Background: Automated Vulnerability Repair (AVR) is a fast-growing branch of program repair. Recent studies show that large language models (LLMs) outperform traditional techniques, extending their success beyond code generation and fault detection. Hypothesis: These gains may be driven by hidden factors -- "invisible hands" such as training-data leakage or perfect fault localization -- that let an LLM reproduce human-authored fixes for the same code. Objective: We replicate prior AVR studies under controlled conditions by deliberately adding errors to the reported vulnerability location in the prompt. If LLMs merely regurgitate memorized fixes, both small and large localization errors should yield the same number of correct patches, because any offset should divert the model from the original fix. Method: Our pipeline repairs vulnerabilities from the Vul4J and VJTrans benchmarks after shifting the fault location by n lines from the ground truth. A first LLM generates a patch, a second LLM reviews it, and we validate the result with regression and proof-of-vulnerability tests. Finally, we manually audit a sample of patches and estimate the error rate with the Agresti-Coull-Wilson method.

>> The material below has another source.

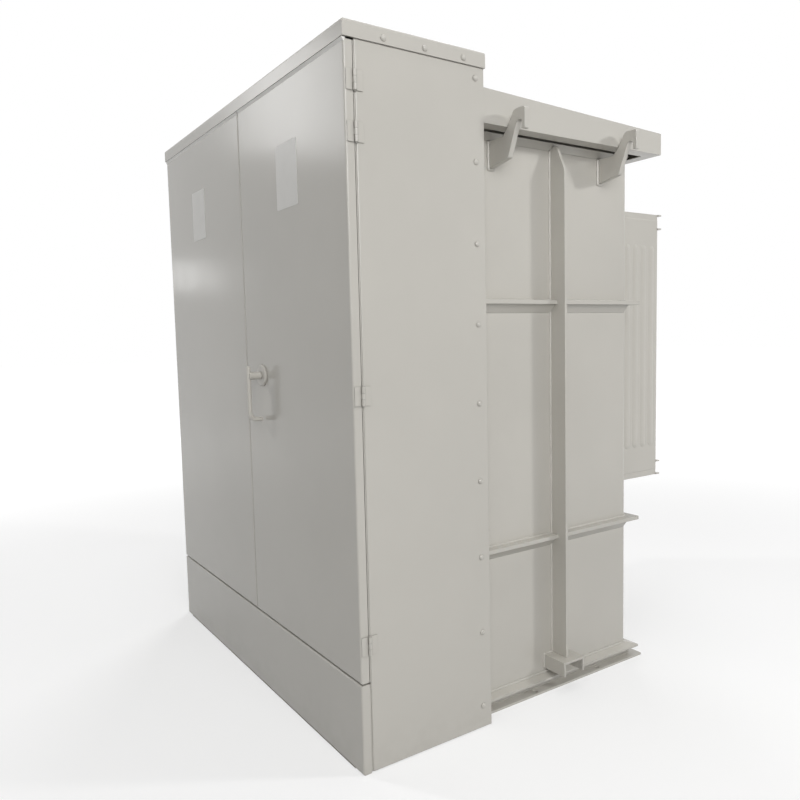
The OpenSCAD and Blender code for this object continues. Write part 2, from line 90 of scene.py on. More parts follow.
def ramp(tree, value, low, high, start=0.0, end=1.0):
    """A value's way from low to high, as a smooth run from start to end."""
    run = {"Value": value, "From Min": low, "From Max": high, "To Min": start, "To Max": end}
    return put(tree, "ShaderNodeMapRange", run, interpolation_type="SMOOTHSTEP").outputs["Result"]


def cloud(tree, scale, detail=2.0):
    """Soft noise from 0 to 1 in the piece's own coordinates, with so many cells a metre."""
    place = put(tree, "ShaderNodeTexCoord").outputs["Object"]
    return put(tree, "ShaderNodeTexNoise", {"Vector": place, "Scale": scale, "Detail": detail}).outputs[0]


def paint_relief():
    """Height in millimetres of sprayed paint: orange peel, on plate that isn't quite flat."""
    tree, given, result = new_tree(
        "paint relief", "ShaderNodeTree",
        {"Peel": ("NodeSocketFloat", 0.02), "Waves": ("NodeSocketFloat", 0.5)},
        {"Height": "NodeSocketFloat"})
    peel = math_of(tree, "MULTIPLY", cloud(tree, scale=420.0), given["Peel"])
    waves = math_of(tree, "MULTIPLY", cloud(tree, scale=3.2, detail=1.0), given["Waves"])
    tree.links.new(math_of(tree, "ADD", peel, waves), result["Height"])
    return tree


def worked_edges():
    """Rounded normals at plate edges, and a mask along them where the paint is rubbed thin and lightened as a
    painted edge highlight.
    """
    tree, given, result = new_tree(
        "worked edges", "ShaderNodeTree",
        {"Radius": ("NodeSocketFloat", 0.0015)},
        {"Normal": "NodeSocketVector", "Rubbed and highlit": "NodeSocketFloat"})
    rounded = put(tree, "ShaderNodeBevel", {"Radius": given["Radius"]}, samples=4).outputs["Normal"]
    flat = put(tree, "ShaderNodeNewGeometry").outputs["True Normal"]
    same = put(tree, "ShaderNodeVectorMath", {0: rounded, 1: flat}, operation="DOT_PRODUCT").outputs["Value"]
    broken = ramp(tree, cloud(tree, scale=38.0, detail=4.0), 0.44, 0.60)
    tree.links.new(rounded, result["Normal"])
    tree.links.new(math_of(tree, "MULTIPLY", ramp(tree, same, 0.995, 0.90), broken), result["Rubbed and highlit"])
    return tree


def settled_dust():
    """Mask of the dust on faces that look up."""
    tree, given, result = new_tree(
        "settled dust", "ShaderNodeTree",
        {"Amount": ("NodeSocketFloat", 0.3)},
        {"Mask": "NodeSocketFloat"})
    facing = put(tree, "ShaderNodeNewGeometry").outputs["Normal"]
    up = ramp(tree, put(tree, "ShaderNodeSeparateXYZ", {0: facing}).outputs["Z"], 0.35, 0.95)
    patches = ramp(tree, cloud(tree, scale=7.0, detail=5.0), 0.30, 0.72)
    lying = math_of(tree, "MULTIPLY", up, patches)
    tree.links.new(math_of(tree, "MULTIPLY", lying, given["Amount"]), result["Mask"])
    return tree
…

翻译：背景：自动化漏洞修复是程序修复领域中快速发展的分支。近期研究表明，大语言模型在漏洞修复任务上超越了传统技术，将其成功从代码生成和缺陷检测领域进一步扩展。假设：这些性能提升可能受到隐性因素驱动——例如训练数据泄露或完美缺陷定位等“隐形之手”——使得大语言模型能够针对相同代码复现人工编写的修复方案。目标：我们在受控条件下复现了先前的自动化漏洞修复研究，通过在提示信息中刻意添加漏洞定位误差。若大语言模型仅机械复现记忆中的修复方案，则无论定位误差大小都应产生相同数量的正确补丁，因为任何定位偏移都应使模型偏离原始修复方案。方法：我们的修复流程在将漏洞位置从基准真值偏移n行后，对Vul4J和VJTrans基准测试集中的漏洞进行修复。首个大语言模型生成补丁，第二个大语言模型进行审查，随后通过回归测试和漏洞验证测试验证结果。最后，我们人工审计补丁样本，并采用Agresti-Coull-Wilson方法估算错误率。